Analytical models combined with data-driven techniques in dynamic Compton scattering tomography

The purpose of the project is to develop suited data-driven and learning techniques enhanced by the analysis of a given inverse problem. The application of interest is the so-called Compton scattering tomography which is a novel imaging technique which, in contrast with conventional CT (computerized tomography), exploits the energy as a new imaging parameter delivered by recent scintillators. A new issue tackled by this project is to consider time-dependent objects, for instance liquids in porous media. The project does not limitate to this sole application and strives to develop a general framework. The project explores three paths which are complementary:

1. We propose first to deal with the problem of  motion and noise using a stochastic view. While giving good results, the method tends to be too smooth. This is the reason why we are developing an algorithm based on neural networks which overcomes this limitation by introducing learned edge-preserving regularizers in the stochastic approach.

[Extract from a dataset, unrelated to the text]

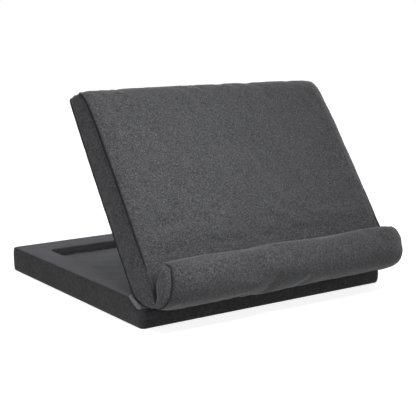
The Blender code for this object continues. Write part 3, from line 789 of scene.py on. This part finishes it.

2. We also need to answer the problem of limitations in the data which leads to artifacts and unreconstructed area. These limitations in imaging can be interpreted and quantified by microlocal analysis. We propose to combine standard learned primal-dual algorithms by microlocal analysis and enhanced by feature extraction. The overall networks will then perform an “impainted” reconstruction driven by microlocal analysis.
3. Finally, we are experimenting on a specific architecture based on the Deep Image prior in order to solve the auxiliary problem associated to an inverse problem. The goal is to learn a reconstruction kernel of a (linear) operator which could be applied then on corrupted and limited data.